# Start of Given information
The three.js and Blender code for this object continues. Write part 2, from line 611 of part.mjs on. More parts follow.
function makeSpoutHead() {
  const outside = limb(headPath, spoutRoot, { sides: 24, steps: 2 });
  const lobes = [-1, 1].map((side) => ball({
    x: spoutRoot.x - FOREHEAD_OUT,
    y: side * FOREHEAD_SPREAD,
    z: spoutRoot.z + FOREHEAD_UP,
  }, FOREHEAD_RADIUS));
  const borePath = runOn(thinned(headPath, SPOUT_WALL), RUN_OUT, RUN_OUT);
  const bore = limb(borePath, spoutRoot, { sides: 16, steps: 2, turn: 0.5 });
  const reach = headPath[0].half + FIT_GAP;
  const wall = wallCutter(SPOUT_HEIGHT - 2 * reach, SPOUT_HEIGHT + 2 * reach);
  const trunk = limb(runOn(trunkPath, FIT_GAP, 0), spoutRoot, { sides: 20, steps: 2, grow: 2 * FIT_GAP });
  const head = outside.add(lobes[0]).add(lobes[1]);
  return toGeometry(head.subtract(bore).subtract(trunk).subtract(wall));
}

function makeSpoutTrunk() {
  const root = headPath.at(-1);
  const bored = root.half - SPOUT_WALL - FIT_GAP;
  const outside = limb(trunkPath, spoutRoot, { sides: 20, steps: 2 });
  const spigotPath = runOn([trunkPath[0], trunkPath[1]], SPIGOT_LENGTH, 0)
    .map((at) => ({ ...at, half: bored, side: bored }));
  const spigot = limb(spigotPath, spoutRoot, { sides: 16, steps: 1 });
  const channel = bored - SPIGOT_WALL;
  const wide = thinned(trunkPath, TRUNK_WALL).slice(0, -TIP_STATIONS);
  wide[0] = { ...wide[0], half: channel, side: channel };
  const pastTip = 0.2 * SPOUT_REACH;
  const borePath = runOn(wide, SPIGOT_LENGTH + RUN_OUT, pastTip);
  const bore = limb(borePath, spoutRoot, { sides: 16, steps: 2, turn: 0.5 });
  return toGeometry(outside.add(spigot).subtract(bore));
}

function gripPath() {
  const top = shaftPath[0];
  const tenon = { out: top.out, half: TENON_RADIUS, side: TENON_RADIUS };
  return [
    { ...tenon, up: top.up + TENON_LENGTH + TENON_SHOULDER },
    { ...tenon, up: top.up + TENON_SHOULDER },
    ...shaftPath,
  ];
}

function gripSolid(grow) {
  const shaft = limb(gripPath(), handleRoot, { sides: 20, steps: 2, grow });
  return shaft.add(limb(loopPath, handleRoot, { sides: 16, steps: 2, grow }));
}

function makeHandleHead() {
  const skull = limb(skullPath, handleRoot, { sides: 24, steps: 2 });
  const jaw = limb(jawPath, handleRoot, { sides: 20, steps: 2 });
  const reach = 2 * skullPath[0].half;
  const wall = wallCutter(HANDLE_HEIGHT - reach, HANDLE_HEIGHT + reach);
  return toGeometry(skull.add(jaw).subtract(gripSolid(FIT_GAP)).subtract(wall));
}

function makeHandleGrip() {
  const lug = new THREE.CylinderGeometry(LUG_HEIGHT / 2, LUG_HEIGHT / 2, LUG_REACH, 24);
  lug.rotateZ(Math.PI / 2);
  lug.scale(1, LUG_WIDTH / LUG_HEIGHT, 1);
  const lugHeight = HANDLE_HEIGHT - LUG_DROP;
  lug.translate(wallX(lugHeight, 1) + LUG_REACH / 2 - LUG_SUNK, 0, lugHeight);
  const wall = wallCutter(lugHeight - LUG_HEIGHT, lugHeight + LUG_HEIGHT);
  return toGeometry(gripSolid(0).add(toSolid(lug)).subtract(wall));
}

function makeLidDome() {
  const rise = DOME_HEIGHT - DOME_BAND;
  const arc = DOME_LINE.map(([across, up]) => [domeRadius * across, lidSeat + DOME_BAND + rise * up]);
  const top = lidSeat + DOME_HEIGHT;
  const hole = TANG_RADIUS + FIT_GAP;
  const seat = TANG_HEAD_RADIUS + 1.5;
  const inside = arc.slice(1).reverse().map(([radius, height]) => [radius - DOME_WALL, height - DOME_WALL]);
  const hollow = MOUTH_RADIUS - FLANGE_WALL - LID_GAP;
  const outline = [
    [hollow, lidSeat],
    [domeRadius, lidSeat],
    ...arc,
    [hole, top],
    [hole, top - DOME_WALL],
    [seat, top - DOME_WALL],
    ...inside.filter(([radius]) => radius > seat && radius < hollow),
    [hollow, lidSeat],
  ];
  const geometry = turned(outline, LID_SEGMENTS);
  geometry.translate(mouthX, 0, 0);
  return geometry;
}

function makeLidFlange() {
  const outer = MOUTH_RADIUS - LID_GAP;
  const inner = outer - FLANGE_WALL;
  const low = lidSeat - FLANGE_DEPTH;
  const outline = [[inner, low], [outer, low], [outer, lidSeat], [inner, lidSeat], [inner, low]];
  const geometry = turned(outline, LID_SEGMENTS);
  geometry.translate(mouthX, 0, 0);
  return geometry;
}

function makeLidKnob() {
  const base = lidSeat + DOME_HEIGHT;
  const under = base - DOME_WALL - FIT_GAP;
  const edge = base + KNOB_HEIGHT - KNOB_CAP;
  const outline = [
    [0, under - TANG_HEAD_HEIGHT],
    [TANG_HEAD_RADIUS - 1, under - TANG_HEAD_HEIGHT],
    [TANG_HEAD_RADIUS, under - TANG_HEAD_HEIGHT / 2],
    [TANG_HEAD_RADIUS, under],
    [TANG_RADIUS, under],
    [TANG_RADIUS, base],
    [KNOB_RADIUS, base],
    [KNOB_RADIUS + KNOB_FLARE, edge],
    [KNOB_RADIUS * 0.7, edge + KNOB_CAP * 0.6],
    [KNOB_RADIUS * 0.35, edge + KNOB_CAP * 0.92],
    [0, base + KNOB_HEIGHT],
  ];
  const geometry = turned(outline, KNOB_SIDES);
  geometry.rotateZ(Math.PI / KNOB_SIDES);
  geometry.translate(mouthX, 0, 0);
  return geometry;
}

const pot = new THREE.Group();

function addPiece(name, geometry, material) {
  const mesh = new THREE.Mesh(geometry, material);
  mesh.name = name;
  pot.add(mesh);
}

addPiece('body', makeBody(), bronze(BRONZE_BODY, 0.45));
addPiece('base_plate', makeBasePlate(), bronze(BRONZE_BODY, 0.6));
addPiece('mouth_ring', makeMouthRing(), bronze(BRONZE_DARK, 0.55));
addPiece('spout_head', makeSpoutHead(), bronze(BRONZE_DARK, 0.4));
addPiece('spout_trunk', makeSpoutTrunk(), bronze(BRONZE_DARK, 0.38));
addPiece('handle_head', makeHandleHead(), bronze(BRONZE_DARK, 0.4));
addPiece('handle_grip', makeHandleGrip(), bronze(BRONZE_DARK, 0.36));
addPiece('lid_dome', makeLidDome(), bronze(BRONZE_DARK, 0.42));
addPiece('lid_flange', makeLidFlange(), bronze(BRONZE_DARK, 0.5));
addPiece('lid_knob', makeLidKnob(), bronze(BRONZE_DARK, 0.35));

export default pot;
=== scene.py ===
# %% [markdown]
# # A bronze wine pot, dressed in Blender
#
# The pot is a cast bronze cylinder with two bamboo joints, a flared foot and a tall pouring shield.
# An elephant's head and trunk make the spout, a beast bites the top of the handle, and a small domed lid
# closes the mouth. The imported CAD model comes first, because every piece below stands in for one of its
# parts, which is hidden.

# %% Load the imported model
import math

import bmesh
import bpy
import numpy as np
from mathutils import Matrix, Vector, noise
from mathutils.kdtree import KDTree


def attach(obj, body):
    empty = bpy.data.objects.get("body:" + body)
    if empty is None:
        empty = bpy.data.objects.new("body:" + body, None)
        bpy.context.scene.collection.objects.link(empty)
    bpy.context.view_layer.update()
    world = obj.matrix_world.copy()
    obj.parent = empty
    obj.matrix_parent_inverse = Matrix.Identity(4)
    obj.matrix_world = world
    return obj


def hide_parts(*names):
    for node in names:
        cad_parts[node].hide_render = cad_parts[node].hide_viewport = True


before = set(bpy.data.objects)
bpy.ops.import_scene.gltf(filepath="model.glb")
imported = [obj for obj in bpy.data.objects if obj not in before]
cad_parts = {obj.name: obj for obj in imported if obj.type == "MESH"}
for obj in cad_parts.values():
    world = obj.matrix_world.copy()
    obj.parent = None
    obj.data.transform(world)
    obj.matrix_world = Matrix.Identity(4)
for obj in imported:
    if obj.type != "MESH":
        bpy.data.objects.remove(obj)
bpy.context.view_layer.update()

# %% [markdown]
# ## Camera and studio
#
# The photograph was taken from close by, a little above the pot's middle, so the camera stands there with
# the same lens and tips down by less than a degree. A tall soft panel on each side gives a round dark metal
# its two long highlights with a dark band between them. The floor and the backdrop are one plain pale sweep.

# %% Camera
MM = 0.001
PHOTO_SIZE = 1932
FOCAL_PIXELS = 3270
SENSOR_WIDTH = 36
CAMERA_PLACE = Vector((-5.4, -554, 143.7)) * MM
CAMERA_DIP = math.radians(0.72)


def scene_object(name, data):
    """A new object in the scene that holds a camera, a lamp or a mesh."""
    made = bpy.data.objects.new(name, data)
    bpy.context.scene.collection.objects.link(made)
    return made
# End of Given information
• _What this task involves_
Repeat, exactly as they stand above, the lines from the line with "addPiece('body', makeBody(), bronze(BRONZE_BODY, 0.45));" to the line with "import math", both lines included.

• _Worked answer_
addPiece('body', makeBody(), bronze(BRONZE_BODY, 0.45));
addPiece('base_plate', makeBasePlate(), bronze(BRONZE_BODY, 0.6));
addPiece('mouth_ring', makeMouthRing(), bronze(BRONZE_DARK, 0.55));
addPiece('spout_head', makeSpoutHead(), bronze(BRONZE_DARK, 0.4));
addPiece('spout_trunk', makeSpoutTrunk(), bronze(BRONZE_DARK, 0.38));
addPiece('handle_head', makeHandleHead(), bronze(BRONZE_DARK, 0.4));
addPiece('handle_grip', makeHandleGrip(), bronze(BRONZE_DARK, 0.36));
addPiece('lid_dome', makeLidDome(), bronze(BRONZE_DARK, 0.42));
addPiece('lid_flange', makeLidFlange(), bronze(BRONZE_DARK, 0.5));
addPiece('lid_knob', makeLidKnob(), bronze(BRONZE_DARK, 0.35));

export default pot;
=== scene.py ===
# %% [markdown]
# # A bronze wine pot, dressed in Blender
#
# The pot is a cast bronze cylinder with two bamboo joints, a flared foot and a tall pouring shield.
# An elephant's head and trunk make the spout, a beast bites the top of the handle, and a small domed lid
# closes the mouth. The imported CAD model comes first, because every piece below stands in for one of its
# parts, which is hidden.

# %% Load the imported model
import math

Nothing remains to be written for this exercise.